Why line dry laundry
I have been line-drying all our clothes all my life. It started with helping my mother to hang laundry as soon as I could reach the cloth line that was running through our garden. We would line dry year-round in the heat of summer as well as the frost of winter. In the winter the laundry would often freezer dry. We simply had no other option.
Today there is another option, the dryer is a very convenient appliance right along with the washing machine and dishwasher. Having the option to choose, we still line-dry all our clothing. We use the dryer for towels and bedding though. It is not that those things can not be also line dried, they can, but need a bit more room. I also love the softness of the towels that have been in the dryer.
On the other hand, for clothing, we prefer line drying. It could be just habit, but line-dried clothing has a different smell and feel that we like. Line-dried clothing also lasts longer, which goes very much with my Type 2 nature. If I love something, I want to wear it for a very long time.
Line drying of course saves a lot of energy, it is better for our budget and the planet. It is very much possible to not use a dryer at all, personally, we are more for a middle way.
To line dry laundry is simply a good homesteading practice. If something can be done the simple way, why not do it?
What you need to line dry laundry
Line dry laundry is not difficult, but you do need a space for it. Laundry can be dried as well outdoors as indoors.
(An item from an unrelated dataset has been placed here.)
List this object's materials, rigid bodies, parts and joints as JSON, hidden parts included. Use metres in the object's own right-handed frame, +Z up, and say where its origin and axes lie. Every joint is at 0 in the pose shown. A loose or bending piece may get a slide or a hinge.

Drying laundry outdoors is the most common practice. Laundry dries very quickly on a sunny day, and it is nice to be able to hang laundry outdoors to dry.
Drying laundry in fresh air and sunshine also sanitizes the laundry. Some stains go away when exposed to sunlight.
Over the years I have used many different setups. An old-fashioned Ben-More clothesline is probably my favorite, if there is room for a long line, go for it. And there is something nostalgic about a clothesline across the yard. That would also be my first choice if I wanted to line-dry everything, including bedding and towels.
An outdoor clothes rotary dryer works well too. However, do not go for a portable, unless your area gets no wind at all. It has to be installed in concrete to be stable and stay in place in the wind.
A clothes drying rack has the advantage that it can be used indoors and outdoors, and even be moved if needed. If not in use, it can be folded and the rack takes up very little space. It is also a great rack to air out pillows or lay out a blanket. We get so many uses out of it, that I think no homestead should be without a drying rack.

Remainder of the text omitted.